Sportsmanlike Conduct



In general, sportsmanship refers to virtues such as fairness, self-control, courage, and persistence, and has been associated with interpersonal concepts of treating others and being treated fairly, maintaining self-control if dealing with others, and respect for both authority and opponents. (Source: http://en.wikipedia.org/wiki/Sportsmanship).

One of the most difficult concepts to realize in practice is sportsmanship. To demonize our opponents is easier and far more fun than to humanize them. I think of Churchill calling the Nazi dictator every pejorative term in the book. His disdainful contempt of Hitler expressed over national radio may have well helped secure victory. Would it have been anyway right for Churchill to meekly plead for charitable understanding and sympathy for hapless, misguided men and not roar blatant contempt at a pack of depraved jackals?
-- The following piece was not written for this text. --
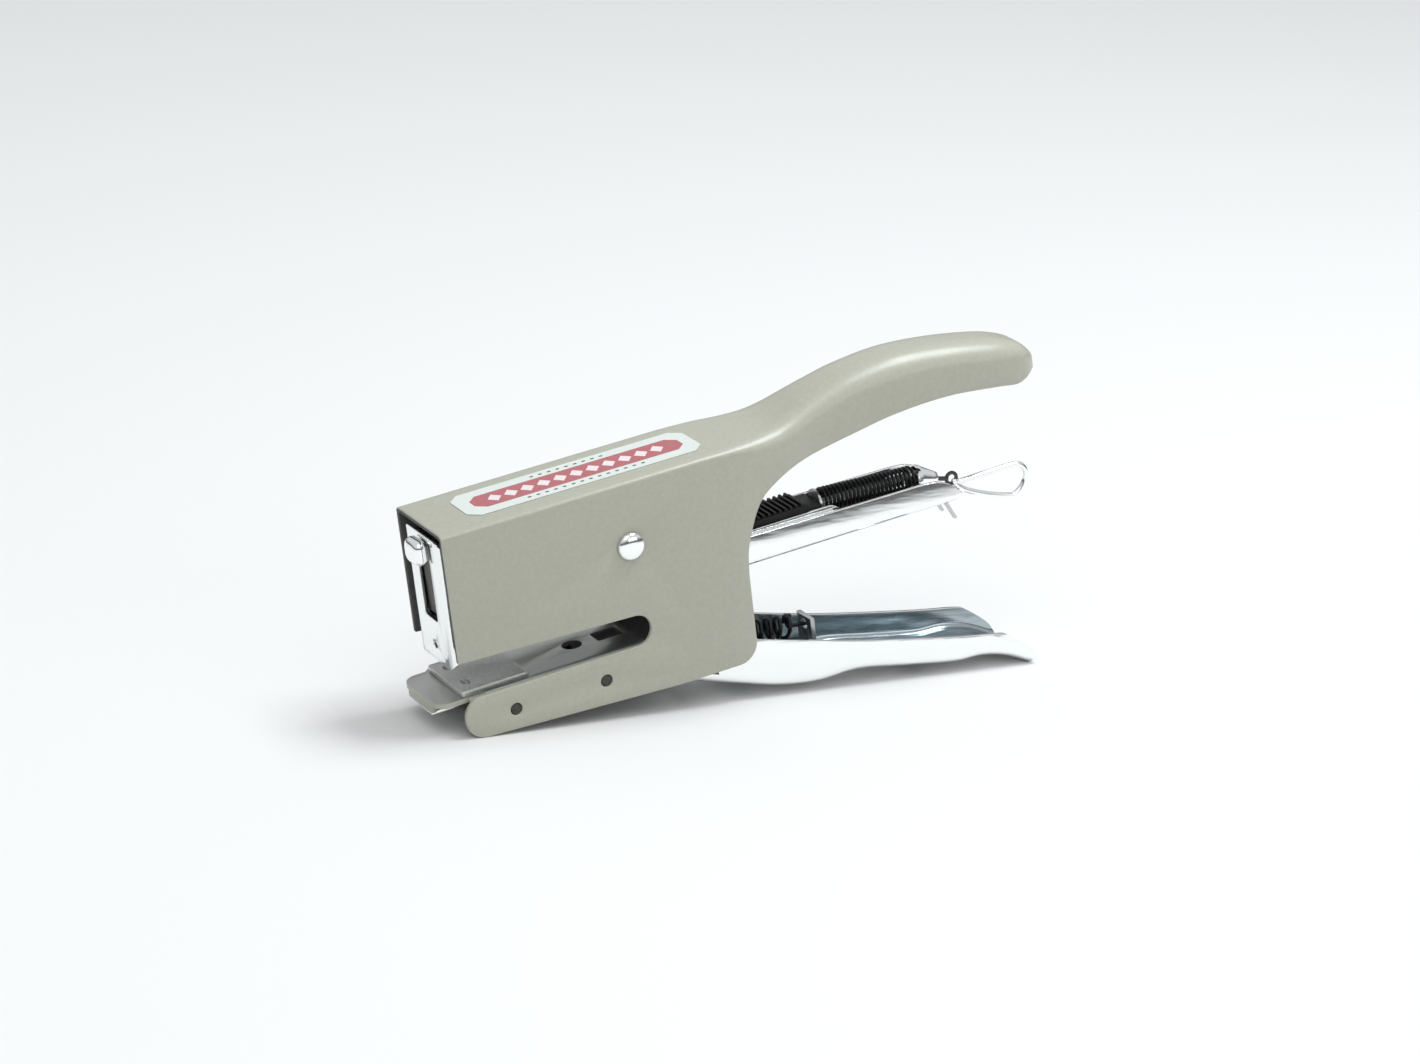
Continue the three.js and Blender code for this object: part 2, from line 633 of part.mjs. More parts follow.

Yet civilization clearly depends upon belief in what Hitler plainly did not – that respect for the individual widely observed secures the long-term integrity of the group. That is, the understanding of democracy that individual respect is inalienable derives from appreciation that such a belief is in the long-term best interest of the nation. Once exceptions to individual respect are made, the practice quickly becomes carcinogenic with broad and lethal implications for the state itself. It is not an overstatement to say that the integrity of the state depends upon its unfailing commitment to individual respect.

Sportsmanship is characterized by goodwill consistently exercised even in competitive situations. Its central attribute is acknowledgment that nothing is more valuable than the worth of an individual (even when that individual is a flat-out competitor). Sportsmanship in the end depends upon envisioning the hellhole human affairs would become without it. Thus, the democratic state goes to great expense and effort to secure due process of law—a conviction that even the sometimes contemptible are due a fair trial not only for their benefit, but for society's long-term survival as well.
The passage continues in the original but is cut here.